Satan, in Mark's gospel, is the one who was testing Jesus in the wilderness. And the one who steals the Word of God before it can bear fruit, in the language of the Parable of the Sower. An adversary, at the least, and, somehow, the incarnation of temptation to the opposite of God's intentions for the world.
What did Peter do to earn this name? He spoke up in opposition to Jesus' description of the suffering and rejection he was to experience from the folks in power at the time.
It looks as though Peter had a different vision of what the Messiah should experience--something other than suffering in the hands of those in power. I imagine Peter thought Jesus would become the hands in power.
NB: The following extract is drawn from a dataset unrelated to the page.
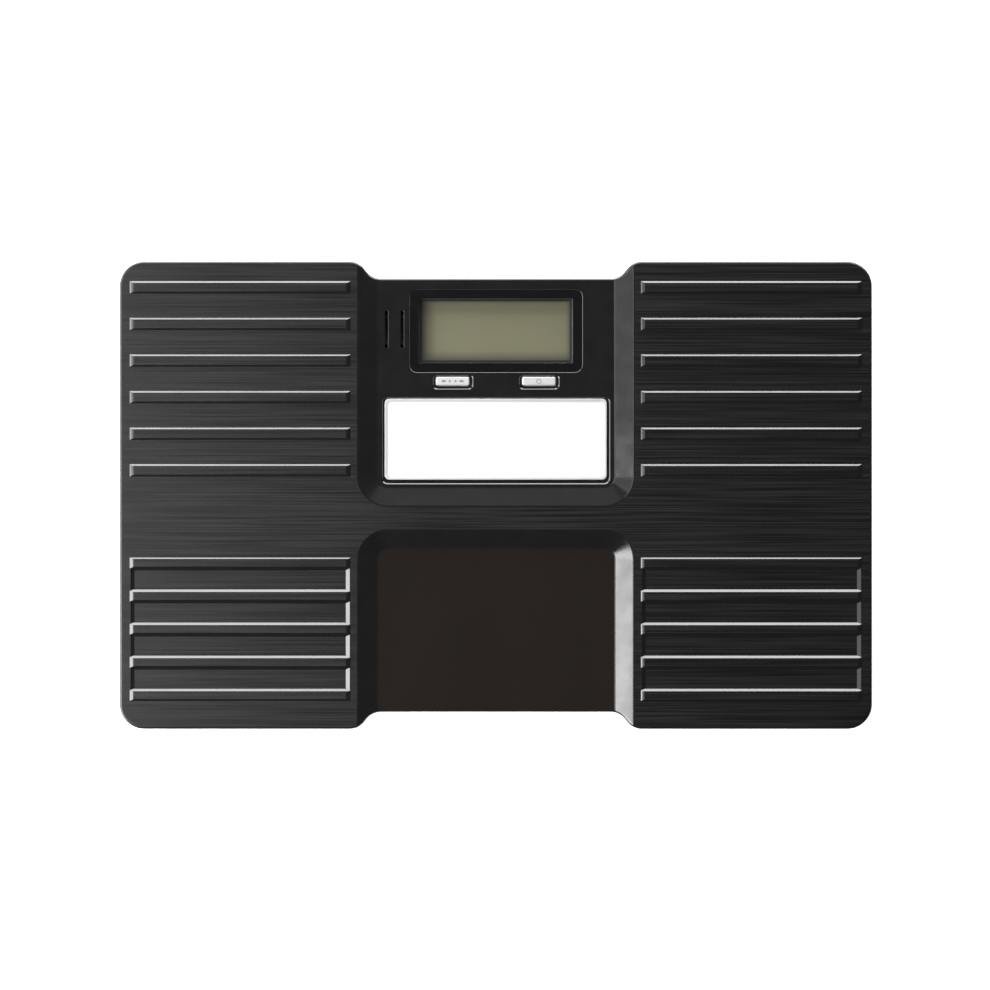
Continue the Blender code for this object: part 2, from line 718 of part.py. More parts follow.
def carrier_mesh():
    bottom = HOUSING_FLOOR_Z + GAP
    size = (CARRIER_SIDE, CARRIER_SIDE, 0.003)
    base = prism("cell_carrier", rounded_rectangle((0, 0), size), bottom, CARRIER_TOP_Z, cutters)
    pocket = rounded_rectangle((0, 0), (CARRIER_POCKET, CARRIER_POCKET, 0.003))
    pocket_cutter = prism("carrier_pocket", pocket, CARRIER_LEDGE_Z, CARRIER_TOP_Z + SINK, cutters)
    hole = cylinder("carrier_hole", (0, 0), CARRIER_HOLE_RADIUS, bottom - SINK, CARRIER_TOP_Z, cutters, 24)
    cut(base, pocket_cutter, hole)
    mesh = mesh_of(base)
    for used in (pocket_cutter, hole):
        bpy.data.objects.remove(used, do_unlink=True)
    return mesh, (bottom + CARRIER_TOP_Z) / 2


def feet_and_cells():
    foot, pad = foot_mesh(), pad_mesh()
    cell, cell_z = cell_mesh()
    carrier, carrier_z = carrier_mesh()
    looks = {
        "foot": material("foot_grey", (0.06, 0.06, 0.06), 0.5),
        "foot_pad": material("pad_rubber", (0.03, 0.03, 0.03), 0.85),
        "load_cell": material("cell_steel", (0.55, 0.56, 0.58), 0.3, 1.0),
        "cell_carrier": material("carrier_white", (0.65, 0.65, 0.62), 0.5),
    }
    pieces = (
        ("foot", foot, 0),
        ("foot_pad", pad, 0),
        ("load_cell", cell, cell_z),
        ("cell_carrier", carrier, carrier_z),
    )
    for corner, sx, sy in corners():
        for kind, mesh, z in pieces:
            made = add(f"{kind}_{corner}", mesh, parts, (sx * FOOT_X, sy * FOOT_Y, z))
            dress(made, looks[kind], smooth=kind.startswith("foot"))


# ---- Bottom housing, its screws and the steel plates ----
def bottom_housing():
    outer = (
        (HOUSING_BASE_INSET, BASE_Z),
        (HOUSING_KNEE_INSET, KNEE_Z),
        (HOUSING_INSET, HOUSING_TOP_Z),
    )
    inner = (
        (HOUSING_BASE_INSET + HOUSING_WALL, HOUSING_FLOOR_Z),
        (HOUSING_KNEE_INSET + HOUSING_WALL, KNEE_Z),
        (HOUSING_INSET + HOUSING_WALL, HOUSING_TOP_Z + SINK),
    )
    housing = lofts("bottom_housing", [[(platform_outline(i), z) for i, z in outer]], parts)
    cut(housing, lofts("housing_cavity", [[(platform_outline(i), z) for i, z in inner]], cutters))
    centre = (0, BAY_Y)
    root_z = HOUSING_FLOOR_Z - SINK
    flange = prism("bay_flange", rounded_rectangle(centre, BAY_FLANGE), root_z, BAY_FLANGE_TOP_Z, cutters)
    walls = prism("bay_walls", rounded_rectangle(centre, BAY_OUTER), root_z, BAY_TOP_Z, cutters)
    join(housing, flange, walls)
    for number, screw in enumerate(SCREWS):
        boss = cylinder(f"housing_boss_{number}", screw, BOSS_RADIUS, root_z, HOUSING_TOP_Z, cutters, 16)
        join(housing, boss)
    below = BASE_Z - SINK
    for number, screw in enumerate(SCREWS):
        hole = cylinder(f"screw_hole_{number}", screw, SCREW_HOLE_RADIUS, below, SEAM_Z, cutters, 12)
        bore = cylinder(
            f"counterbore_{number}", screw, COUNTERBORE_RADIUS, below, SCREW_SHOULDER_Z + GAP, cutters, 16
        )
        cut(housing, hole, bore)
    for corner, sx, sy in corners():
        hole_centre = (sx * FOOT_X, sy * FOOT_Y)
        cut(
            housing,
            cylinder(f"foot_hole_{corner}", hole_centre, FOOT_HOLE_RADIUS, below, KNEE_Z, cutters, 28),
        )
    rebate = rounded_rectangle(centre, DOOR, GAP)
    bay = rounded_rectangle(centre, BAY_INNER)
    cut(
        housing,
        prism("door_rebate", rebate, below, BASE_Z + DOOR_THICKNESS + GAP, cutters),
        prism("battery_bay", bay, below, BAY_CEILING_Z, cutters),
    )
    cut(housing, *door_notches())
    dress(housing, material("housing_black", (0.02, 0.02, 0.021), 0.5))


def door_notches():
    """Openings in the bay's flange for the door's two tabs, which swing up, and for its latch."""
    made = []
    hinge_y = BAY_Y - DOOR[1] / 2
    low = BASE_Z + DOOR_THICKNESS - DOOR_TAB_THICKNESS - GAP
    high = BAY_FLANGE_TOP_Z + SINK
    before, behind = DOOR_TAB_REACH + DOOR_TAB_ROOM, DOOR_TAB_SWING
    size = (DOOR_TAB_WIDTH + 2 * GAP, before + behind, high - low)
    for number, side in enumerate((-1, 1)):
        centre = (side * DOOR_TAB_X, hinge_y + (behind - before) / 2, (low + high) / 2)
        made.append(box(f"tab_notch_{number}", centre, size, cutters))
    latch_y = BAY_Y + DOOR[1] / 2 - LATCH_INSET
    size = (
        LATCH_WIDTH + 2 * LATCH_ROOM,
        LATCH_THICKNESS + LATCH_ROOM,
        high - BASE_Z - DOOR_THICKNESS,
    )
    centre = (0, latch_y + LATCH_NOTCH_SHIFT, BASE_Z + DOOR_THICKNESS + size[2] / 2)
    made.append(box("latch_notch", centre, size, cutters))
    return made


def battery_door():
    """A flat door whose tabs hook under the bay's edge; it turns about its outer lower edge."""
    hinge_y = BAY_Y - DOOR[1] / 2
    top = BASE_Z + DOOR_THICKNESS
    door = prism("battery_door", rounded_rectangle((0, BAY_Y), DOOR), BASE_Z, top, parts)
    for number, side in enumerate((-1, 1)):
        reach = DOOR_TAB_REACH
        centre = (side * DOOR_TAB_X, hinge_y - reach / 2 + SINK, top - DOOR_TAB_THICKNESS / 2)
        size = (DOOR_TAB_WIDTH, reach + 2 * SINK, DOOR_TAB_THICKNESS)
        join(door, box(f"door_tab_{number}", centre, size, cutters))
    latch_y = BAY_Y + DOOR[1] / 2 - LATCH_INSET
    latch = (LATCH_WIDTH, LATCH_THICKNESS, LATCH_HEIGHT + SINK)
    latch_z = top + LATCH_HEIGHT / 2 - SINK / 2
    join(door, box("door_latch", (0, latch_y, latch_z), latch, cutters))
    move_origin(door, (0, hinge_y, BASE_Z))
    dress(door, material("door_black", (0.025, 0.025, 0.026), 0.5))


def move_origin(made, origin):
    """Puts an object's origin at a point, and leaves its shape where it is."""
    shift = [place - new for place, new in zip(made.location, origin)]
    for vertex in made.data.vertices:
        for axis in range(3):
            vertex.co[axis] += shift[axis]
    made.location = origin


def screws():
    profile = [
        (0, SCREW_TIP_Z),
        (SCREW_RADIUS * 0.4, SCREW_TIP_Z),
        (SCREW_RADIUS, SCREW_TIP_Z - 0.002),
        (SCREW_RADIUS, SCREW_SHOULDER_Z),
        (SCREW_HEAD_RADIUS, SCREW_SHOULDER_Z),
        (SCREW_HEAD_RADIUS, SCREW_HEAD_Z + 0.0009),
        (SCREW_HEAD_RADIUS * 0.72, SCREW_HEAD_Z),
        (0, SCREW_HEAD_Z),
    ]
    blank = turned("screw", profile, cutters, 18)
    arm, half = CROSS_ARM, CROSS_HALF_WIDTH
    ways = [(half, half), (half, arm), (-half, arm), (-half, half), (-arm, half), (-arm, -half)]
    ways += [(-half, -half), (-half, -arm), (half, -arm), (half, -half), (arm, -half), (arm, half)]
    rings = [(ways, SCREW_HEAD_Z - SINK), (ways, SCREW_HEAD_Z + CROSS_DEPTH)]
    cross = lofts("cross_drive", [rings], cutters)
    cut(blank, cross)
    mesh = mesh_of(blank)
    bpy.data.objects.remove(cross, do_unlink=True)
    steel = material("screw_steel", (0.35, 0.35, 0.36), 0.35, 1.0)
    for number, (x, y) in enumerate(SCREWS, 1):
        dress(add(f"housing_screw_{number}", mesh, parts, (x, y, 0)), steel, smooth=True)


def stiffeners():
    top = PLATEAU_Z - WALL - GAP
    width = STIFFENER_X[1] - STIFFENER_X[0]
    middle = sum(STIFFENER_X) / 2
    steel = material("plate_steel", (0.5, 0.51, 0.52), 0.4, 1.0)
    for name, side in (("left", -1), ("right", 1)):
        outline = rounded_rectangle((side * middle, 0), (width, STIFFENER_DEPTH, 0.006))
        near = [(x, y) for x, y in SCREWS if x * side > 0]
        holes = [arc(centre, COVER_BOSS_RADIUS + 0.0008, 0, 330, 11) for centre in near]
        plate = prism(f"stiffener_{name}", outline, top - STIFFENER_THICKNESS, top, parts, holes)
        dress(plate, steel)


# ---- Batteries and their contacts ----
def battery_rows():
    """Each cell's y and which way its nub points."""
    first = BAY_Y - (BATTERIES - 1) * BATTERY_PITCH / 2
    return [(first + i * BATTERY_PITCH, 1 if i % 2 else -1) for i in range(BATTERIES)]


def batteries():
    body = BATTERY_LENGTH - NUB_LENGTH
    profile = [
        (0, BATTERY_LENGTH),
        (NUB_RADIUS, BATTERY_LENGTH),
        (NUB_RADIUS, body),
        (BATTERY_RADIUS - 0.0006, body),
        (BATTERY_RADIUS, body - 0.0006),
        (BATTERY_RADIUS, 0.0006),
        (BATTERY_RADIUS - 0.0006, 0),
        (0, 0),
    ]
    mesh = mesh_of(turned("battery", profile, cutters, 24))
    look = material("battery_jacket", (0.10, 0.22, 0.12), 0.3, 0.6)
    plate_x = BAY_INNER[0] / 2 - GAP - TERMINAL_THICKNESS
    for number, (y, nub) in enumerate(battery_rows(), 1):
        made = add(f"battery_{number}", mesh, parts, (nub * (plate_x - GAP - BATTERY_LENGTH), y, BATTERY_Z))
        made.rotation_euler = (0, nub * math.pi / 2, 0)
        dress(made, look, smooth=True)


def battery_contacts():
    metal = material("contact_nickel", (0.7, 0.7, 0.68), 0.3, 1.0)
    plate_x = BAY_INNER[0] / 2 - GAP - TERMINAL_THICKNESS
    for name, side in (("left", -1), ("right", 1)):
        centre = (side * (plate_x + TERMINAL_THICKNESS / 2), BAY_Y, BATTERY_Z)
        size = (TERMINAL_THICKNESS, TERMINAL_DEPTH, TERMINAL_HEIGHT)
        dress(box(f"battery_terminal_{name}", centre, size, parts), metal)
    wide, narrow = SPRING_RADII
    span = 2 * plate_x - BATTERY_LENGTH - 3 * GAP - 2 * SPRING_WIRE
    turn_steps = 9
    count = SPRING_TURNS * turn_steps
    for number, (y, nub) in enumerate(battery_rows(), 1):
        start_x = -nub * (plate_x - GAP - SPRING_WIRE)
        points = []
        for i in range(count + 1):
            share = i / count
            radius = wide + share * (narrow - wide)
            angle = 2 * math.pi * i / turn_steps
            points.append(
                (
                    start_x + nub * share * span,
                    y + radius * math.cos(angle),
                    BATTERY_Z + radius * math.sin(angle),
                )
            )
        dress(tube(f"battery_spring_{number}", points, SPRING_WIRE, parts, 1), metal)


# ---- Leads inside the housing ----
def leads():
    floor_z = HOUSING_FLOOR_Z + GAP + LEAD_RADIUS + 0.0009
    board_z = PCB_TOP_Z - PCB_THICKNESS - GAP - LEAD_RADIUS - 0.0003
    sheath = material("lead_sheath", (0.55, 0.55, 0.55), 0.5)
    for corner, sx, sy in corners():
        start = [
            (sx * (FOOT_X - 0.004), sy * (FOOT_Y - 0.004), 0.0158),
            (sx * (FOOT_X - 0.013), sy * (FOOT_Y - 0.010), 0.0180),
            (sx * (FOOT_X - 0.023), sy * (FOOT_Y - 0.015), 0.0184),
            (sx * (FOOT_X - 0.036), sy * (FOOT_Y - 0.022), floor_z),
        ]
        if sy > 0:
            end = [(sx * 0.150, 0.098, floor_z), (sx * 0.095, 0.094, floor_z), (sx * 0.066, 0.095, 0.0135)]
            end.append((sx * 0.050, 0.098, board_z))
        else:
            end = [(sx * 0.150, -0.060, floor_z), (sx * 0.095, -0.020, floor_z), (sx * 0.050, 0.030, floor_z)]
            end += [(sx * 0.036, 0.055, 0.0130), (sx * 0.028, 0.074, board_z)]
        dress(tube(f"cell_lead_{corner}", through(start + end, 3), LEAD_RADIUS, parts, 1), sheath)
    battery = [
        (0.020, BAY_Y + BAY_OUTER[1] / 2 + GAP + 0.0016, 0.0170),
        (0.020, BAY_Y + 0.043, 0.0140),
        (0.019, BAY_Y + 0.058, floor_z),
        (0.014, 0.020, floor_z),
        (0.011, 0.052, 0.0130),
        (0.008, 0.074, board_z),
    ]
    dress(tube("battery_lead", through(battery, 4), LEAD_RADIUS, parts, 1), sheath)
    thin_z = SPEAKER_BOTTOM_Z - GAP - THIN_LEAD_RADIUS - 0.0001
    wire = [
        (SPEAKER_X, SPEAKER_Y - 0.003, thin_z),
        (SPEAKER_X + 0.008, SPEAKER_Y - 0.008, thin_z - 0.0008),
        (SPEAKER_X + 0.016, SPEAKER_Y - 0.012, thin_z - 0.0004),
        (SPEAKER_X + 0.024, SPEAKER_Y - 0.014, thin_z + 0.0006),
    ]
    dress(tube("speaker_lead", through(wire, 3), THIN_LEAD_RADIUS, parts, 1), sheath)


top_cover()
name_plate()
display_stack()
main_pcb()
buttons()
speaker()
feet_and_cells()
bottom_housing()
battery_door()
screws()
stiffeners()
batteries()
battery_contacts()
leads()
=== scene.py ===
"""The looks of the digital bathroom scale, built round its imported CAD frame.

The two big mouldings are height fields: a flat pattern of outlines is triangulated once, and
the outer and the inner surface are both worked out on it. Their shape is in millimetres.
"""

import math
import re

import bmesh
import bpy
import numpy as np
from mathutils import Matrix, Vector
from mathutils.geometry import delaunay_2d_cdt


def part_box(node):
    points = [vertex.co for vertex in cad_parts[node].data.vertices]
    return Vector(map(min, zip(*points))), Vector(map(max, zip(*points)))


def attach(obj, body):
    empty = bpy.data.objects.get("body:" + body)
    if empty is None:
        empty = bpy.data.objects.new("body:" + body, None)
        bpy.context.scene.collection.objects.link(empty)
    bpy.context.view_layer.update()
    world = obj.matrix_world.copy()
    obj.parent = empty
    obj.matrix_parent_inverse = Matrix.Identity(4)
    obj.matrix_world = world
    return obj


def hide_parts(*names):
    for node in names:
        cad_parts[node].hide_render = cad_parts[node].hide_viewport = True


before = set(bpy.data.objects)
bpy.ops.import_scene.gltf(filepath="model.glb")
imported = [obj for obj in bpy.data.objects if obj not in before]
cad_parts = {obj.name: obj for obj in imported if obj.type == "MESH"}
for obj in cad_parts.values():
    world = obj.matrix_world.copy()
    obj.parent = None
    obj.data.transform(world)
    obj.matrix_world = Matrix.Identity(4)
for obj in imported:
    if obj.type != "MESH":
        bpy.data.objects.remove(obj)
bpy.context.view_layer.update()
MM = 0.001


def node_box(name):
    """A CAD node's lowest and highest corner, in millimetres."""
    low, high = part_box(name)
    return low / MM, high / MM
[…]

(Which, come to think of it, is one of the temptations Satan offered to Jesus in the wilderness, according to Matthew and Luke's gospels.)
In Lent, we're tempted to talk a lot about suffering. Many take on Lenten practices that are uncomfortable--fasting, for example. (Or, perhaps, giving up chocolate. Or Facebook.) I suspect, though, that this is not the kind of suffering that Jesus was taking about. Not fasting, or self-flagellation, or ever self-imposed guilt.
Jesus was to suffer rejection by the powerful leaders of his time, because he presented a different way of living in the world. His message and his ministry were a threat to the established power and priorities of his time. (And, come to think of it, in a whole bunch of ways, ours...)
So, when Jesus called Peter out, he was clarifying that this ministry is not about accumulating power. It's about being fully-committed to a new way of living.
I'm not thinking that I'd much like being called Satan, but I do admit to my need for help in staying on track toward God's kingdom values.
In the midst of a world filled with far too much suffering, we are called to honor a God who calls us out when we put our own power above the needs of the suffering of the world.